→ **Set problem**: Transcribe every line of the listing below without any deviation.

→ **Data segment**:
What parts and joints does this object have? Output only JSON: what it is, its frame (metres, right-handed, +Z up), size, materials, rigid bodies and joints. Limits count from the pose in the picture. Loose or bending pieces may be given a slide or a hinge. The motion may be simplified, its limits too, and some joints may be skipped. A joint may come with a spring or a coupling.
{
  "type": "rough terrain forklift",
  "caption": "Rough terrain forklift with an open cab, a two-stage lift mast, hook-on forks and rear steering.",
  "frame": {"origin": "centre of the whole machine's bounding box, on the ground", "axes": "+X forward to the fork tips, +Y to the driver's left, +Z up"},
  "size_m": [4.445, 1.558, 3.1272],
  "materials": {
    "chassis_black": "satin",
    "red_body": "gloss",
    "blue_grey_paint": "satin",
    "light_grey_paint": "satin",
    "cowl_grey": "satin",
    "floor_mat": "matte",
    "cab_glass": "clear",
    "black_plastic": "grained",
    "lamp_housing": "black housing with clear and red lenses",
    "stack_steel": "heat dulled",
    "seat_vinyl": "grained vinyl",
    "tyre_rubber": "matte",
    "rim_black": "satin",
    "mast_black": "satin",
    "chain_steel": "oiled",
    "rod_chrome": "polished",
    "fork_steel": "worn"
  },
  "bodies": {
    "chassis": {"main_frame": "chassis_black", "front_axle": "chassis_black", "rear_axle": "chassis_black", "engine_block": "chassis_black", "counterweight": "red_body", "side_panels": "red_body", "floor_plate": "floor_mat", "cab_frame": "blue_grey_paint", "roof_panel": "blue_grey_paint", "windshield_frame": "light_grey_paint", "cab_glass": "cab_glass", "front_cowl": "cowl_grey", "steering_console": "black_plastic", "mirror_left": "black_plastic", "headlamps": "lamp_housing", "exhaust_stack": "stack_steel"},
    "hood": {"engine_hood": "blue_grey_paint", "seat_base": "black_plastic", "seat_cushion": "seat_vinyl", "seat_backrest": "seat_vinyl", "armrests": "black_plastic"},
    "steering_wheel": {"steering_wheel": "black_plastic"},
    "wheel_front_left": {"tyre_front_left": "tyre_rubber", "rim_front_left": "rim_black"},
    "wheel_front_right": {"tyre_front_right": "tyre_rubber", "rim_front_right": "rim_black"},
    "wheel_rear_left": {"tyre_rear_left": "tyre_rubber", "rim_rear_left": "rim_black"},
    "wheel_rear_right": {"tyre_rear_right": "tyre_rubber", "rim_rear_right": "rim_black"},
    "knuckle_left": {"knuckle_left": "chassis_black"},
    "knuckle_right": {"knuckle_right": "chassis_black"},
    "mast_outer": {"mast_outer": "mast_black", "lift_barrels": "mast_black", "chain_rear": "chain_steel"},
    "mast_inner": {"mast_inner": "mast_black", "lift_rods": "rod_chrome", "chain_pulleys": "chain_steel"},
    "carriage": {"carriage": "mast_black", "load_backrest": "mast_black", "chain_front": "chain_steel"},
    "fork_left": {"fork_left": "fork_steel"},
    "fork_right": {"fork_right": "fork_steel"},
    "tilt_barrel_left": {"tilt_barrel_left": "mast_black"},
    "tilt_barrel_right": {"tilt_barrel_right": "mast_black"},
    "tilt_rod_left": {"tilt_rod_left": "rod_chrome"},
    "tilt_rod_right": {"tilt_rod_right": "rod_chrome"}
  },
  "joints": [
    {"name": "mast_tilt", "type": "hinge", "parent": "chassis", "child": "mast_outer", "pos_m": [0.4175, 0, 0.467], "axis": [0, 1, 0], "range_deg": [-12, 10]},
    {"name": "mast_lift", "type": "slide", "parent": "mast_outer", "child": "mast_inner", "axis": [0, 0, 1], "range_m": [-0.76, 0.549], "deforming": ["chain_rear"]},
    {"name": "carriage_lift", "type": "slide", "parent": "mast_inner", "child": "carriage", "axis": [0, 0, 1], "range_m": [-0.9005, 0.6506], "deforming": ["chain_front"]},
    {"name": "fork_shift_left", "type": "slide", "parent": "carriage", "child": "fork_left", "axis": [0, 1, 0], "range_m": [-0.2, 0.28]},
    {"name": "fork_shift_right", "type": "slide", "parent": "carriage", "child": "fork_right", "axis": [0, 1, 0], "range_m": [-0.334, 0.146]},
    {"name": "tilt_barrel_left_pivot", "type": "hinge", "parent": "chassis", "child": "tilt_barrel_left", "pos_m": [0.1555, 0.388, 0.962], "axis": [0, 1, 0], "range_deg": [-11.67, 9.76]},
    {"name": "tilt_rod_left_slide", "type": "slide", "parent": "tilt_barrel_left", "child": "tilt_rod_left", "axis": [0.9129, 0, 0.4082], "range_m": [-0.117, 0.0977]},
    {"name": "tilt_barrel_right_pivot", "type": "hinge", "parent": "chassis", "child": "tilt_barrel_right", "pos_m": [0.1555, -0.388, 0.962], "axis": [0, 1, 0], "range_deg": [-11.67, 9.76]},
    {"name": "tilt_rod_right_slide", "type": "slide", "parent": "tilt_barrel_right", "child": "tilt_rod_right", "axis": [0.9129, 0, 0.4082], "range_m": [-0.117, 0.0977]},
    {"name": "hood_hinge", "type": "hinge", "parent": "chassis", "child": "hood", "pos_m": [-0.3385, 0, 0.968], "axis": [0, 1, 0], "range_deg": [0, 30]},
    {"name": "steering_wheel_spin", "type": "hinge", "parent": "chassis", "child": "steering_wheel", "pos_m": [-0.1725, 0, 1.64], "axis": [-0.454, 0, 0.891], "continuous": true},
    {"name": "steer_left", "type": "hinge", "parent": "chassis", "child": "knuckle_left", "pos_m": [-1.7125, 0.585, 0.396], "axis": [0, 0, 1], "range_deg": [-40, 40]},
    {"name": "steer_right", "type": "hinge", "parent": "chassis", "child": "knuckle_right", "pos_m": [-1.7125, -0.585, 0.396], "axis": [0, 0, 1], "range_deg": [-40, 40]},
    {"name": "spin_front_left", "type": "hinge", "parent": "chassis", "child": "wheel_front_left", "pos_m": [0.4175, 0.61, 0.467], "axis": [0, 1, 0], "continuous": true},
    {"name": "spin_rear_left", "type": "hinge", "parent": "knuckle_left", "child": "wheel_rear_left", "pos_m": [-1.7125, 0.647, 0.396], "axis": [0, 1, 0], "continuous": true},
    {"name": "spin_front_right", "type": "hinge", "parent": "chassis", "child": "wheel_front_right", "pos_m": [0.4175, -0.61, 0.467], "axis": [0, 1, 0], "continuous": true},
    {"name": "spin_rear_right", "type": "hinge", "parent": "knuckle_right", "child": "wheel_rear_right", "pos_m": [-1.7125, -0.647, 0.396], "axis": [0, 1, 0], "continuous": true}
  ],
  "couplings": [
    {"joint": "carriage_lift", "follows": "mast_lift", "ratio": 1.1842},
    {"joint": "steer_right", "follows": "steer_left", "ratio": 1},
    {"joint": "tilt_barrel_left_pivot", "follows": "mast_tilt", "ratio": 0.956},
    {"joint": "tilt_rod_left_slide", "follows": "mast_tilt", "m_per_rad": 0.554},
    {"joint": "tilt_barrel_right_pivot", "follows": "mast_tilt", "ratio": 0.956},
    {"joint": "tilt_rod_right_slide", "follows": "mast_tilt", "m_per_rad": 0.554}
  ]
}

→ **The solution**:
What parts and joints does this object have? Output only JSON: what it is, its frame (metres, right-handed, +Z up), size, materials, rigid bodies and joints. Limits count from the pose in the picture. Loose or bending pieces may be given a slide or a hinge. The motion may be simplified, its limits too, and some joints may be skipped. A joint may come with a spring or a coupling.
{
  "type": "rough terrain forklift",
  "caption": "Rough terrain forklift with an open cab, a two-stage lift mast, hook-on forks and rear steering.",
  "frame": {"origin": "centre of the whole machine's bounding box, on the ground", "axes": "+X forward to the fork tips, +Y to the driver's left, +Z up"},
  "size_m": [4.445, 1.558, 3.1272],
  "materials": {
    "chassis_black": "satin",
    "red_body": "gloss",
    "blue_grey_paint": "satin",
    "light_grey_paint": "satin",
    "cowl_grey": "satin",
    "floor_mat": "matte",
    "cab_glass": "clear",
    "black_plastic": "grained",
    "lamp_housing": "black housing with clear and red lenses",
    "stack_steel": "heat dulled",
    "seat_vinyl": "grained vinyl",
    "tyre_rubber": "matte",
    "rim_black": "satin",
    "mast_black": "satin",
    "chain_steel": "oiled",
    "rod_chrome": "polished",
    "fork_steel": "worn"
  },
  "bodies": {
    "chassis": {"main_frame": "chassis_black", "front_axle": "chassis_black", "rear_axle": "chassis_black", "engine_block": "chassis_black", "counterweight": "red_body", "side_panels": "red_body", "floor_plate": "floor_mat", "cab_frame": "blue_grey_paint", "roof_panel": "blue_grey_paint", "windshield_frame": "light_grey_paint", "cab_glass": "cab_glass", "front_cowl": "cowl_grey", "steering_console": "black_plastic", "mirror_left": "black_plastic", "headlamps": "lamp_housing", "exhaust_stack": "stack_steel"},
    "hood": {"engine_hood": "blue_grey_paint", "seat_base": "black_plastic", "seat_cushion": "seat_vinyl", "seat_backrest": "seat_vinyl", "armrests": "black_plastic"},
    "steering_wheel": {"steering_wheel": "black_plastic"},
    "wheel_front_left": {"tyre_front_left": "tyre_rubber", "rim_front_left": "rim_black"},
    "wheel_front_right": {"tyre_front_right": "tyre_rubber", "rim_front_right": "rim_black"},
    "wheel_rear_left": {"tyre_rear_left": "tyre_rubber", "rim_rear_left": "rim_black"},
    "wheel_rear_right": {"tyre_rear_right": "tyre_rubber", "rim_rear_right": "rim_black"},
    "knuckle_left": {"knuckle_left": "chassis_black"},
    "knuckle_right": {"knuckle_right": "chassis_black"},
    "mast_outer": {"mast_outer": "mast_black", "lift_barrels": "mast_black", "chain_rear": "chain_steel"},
    "mast_inner": {"mast_inner": "mast_black", "lift_rods": "rod_chrome", "chain_pulleys": "chain_steel"},
    "carriage": {"carriage": "mast_black", "load_backrest": "mast_black", "chain_front": "chain_steel"},
    "fork_left": {"fork_left": "fork_steel"},
    "fork_right": {"fork_right": "fork_steel"},
    "tilt_barrel_left": {"tilt_barrel_left": "mast_black"},
    "tilt_barrel_right": {"tilt_barrel_right": "mast_black"},
    "tilt_rod_left": {"tilt_rod_left": "rod_chrome"},
    "tilt_rod_right": {"tilt_rod_right": "rod_chrome"}
  },
  "joints": [
    {"name": "mast_tilt", "type": "hinge", "parent": "chassis", "child": "mast_outer", "pos_m": [0.4175, 0, 0.467], "axis": [0, 1, 0], "range_deg": [-12, 10]},
    {"name": "mast_lift", "type": "slide", "parent": "mast_outer", "child": "mast_inner", "axis": [0, 0, 1], "range_m": [-0.76, 0.549], "deforming": ["chain_rear"]},
    {"name": "carriage_lift", "type": "slide", "parent": "mast_inner", "child": "carriage", "axis": [0, 0, 1], "range_m": [-0.9005, 0.6506], "deforming": ["chain_front"]},
    {"name": "fork_shift_left", "type": "slide", "parent": "carriage", "child": "fork_left", "axis": [0, 1, 0], "range_m": [-0.2, 0.28]},
    {"name": "fork_shift_right", "type": "slide", "parent": "carriage", "child": "fork_right", "axis": [0, 1, 0], "range_m": [-0.334, 0.146]},
    {"name": "tilt_barrel_left_pivot", "type": "hinge", "parent": "chassis", "child": "tilt_barrel_left", "pos_m": [0.1555, 0.388, 0.962], "axis": [0, 1, 0], "range_deg": [-11.67, 9.76]},
    {"name": "tilt_rod_left_slide", "type": "slide", "parent": "tilt_barrel_left", "child": "tilt_rod_left", "axis": [0.9129, 0, 0.4082], "range_m": [-0.117, 0.0977]},
    {"name": "tilt_barrel_right_pivot", "type": "hinge", "parent": "chassis", "child": "tilt_barrel_right", "pos_m": [0.1555, -0.388, 0.962], "axis": [0, 1, 0], "range_deg": [-11.67, 9.76]},
    {"name": "tilt_rod_right_slide", "type": "slide", "parent": "tilt_barrel_right", "child": "tilt_rod_right", "axis": [0.9129, 0, 0.4082], "range_m": [-0.117, 0.0977]},
    {"name": "hood_hinge", "type": "hinge", "parent": "chassis", "child": "hood", "pos_m": [-0.3385, 0, 0.968], "axis": [0, 1, 0], "range_deg": [0, 30]},
    {"name": "steering_wheel_spin", "type": "hinge", "parent": "chassis", "child": "steering_wheel", "pos_m": [-0.1725, 0, 1.64], "axis": [-0.454, 0, 0.891], "continuous": true},
    {"name": "steer_left", "type": "hinge", "parent": "chassis", "child": "knuckle_left", "pos_m": [-1.7125, 0.585, 0.396], "axis": [0, 0, 1], "range_deg": [-40, 40]},
    {"name": "steer_right", "type": "hinge", "parent": "chassis", "child": "knuckle_right", "pos_m": [-1.7125, -0.585, 0.396], "axis": [0, 0, 1], "range_deg": [-40, 40]},
    {"name": "spin_front_left", "type": "hinge", "parent": "chassis", "child": "wheel_front_left", "pos_m": [0.4175, 0.61, 0.467], "axis": [0, 1, 0], "continuous": true},
    {"name": "spin_rear_left", "type": "hinge", "parent": "knuckle_left", "child": "wheel_rear_left", "pos_m": [-1.7125, 0.647, 0.396], "axis": [0, 1, 0], "continuous": true},
    {"name": "spin_front_right", "type": "hinge", "parent": "chassis", "child": "wheel_front_right", "pos_m": [0.4175, -0.61, 0.467], "axis": [0, 1, 0], "continuous": true},
    {"name": "spin_rear_right", "type": "hinge", "parent": "knuckle_right", "child": "wheel_rear_right", "pos_m": [-1.7125, -0.647, 0.396], "axis": [0, 1, 0], "continuous": true}
  ],
  "couplings": [
    {"joint": "carriage_lift", "follows": "mast_lift", "ratio": 1.1842},
    {"joint": "steer_right", "follows": "steer_left", "ratio": 1},
    {"joint": "tilt_barrel_left_pivot", "follows": "mast_tilt", "ratio": 0.956},
    {"joint": "tilt_rod_left_slide", "follows": "mast_tilt", "m_per_rad": 0.554},
    {"joint": "tilt_barrel_right_pivot", "follows": "mast_tilt", "ratio": 0.956},
    {"joint": "tilt_rod_right_slide", "follows": "mast_tilt", "m_per_rad": 0.554}
  ]
}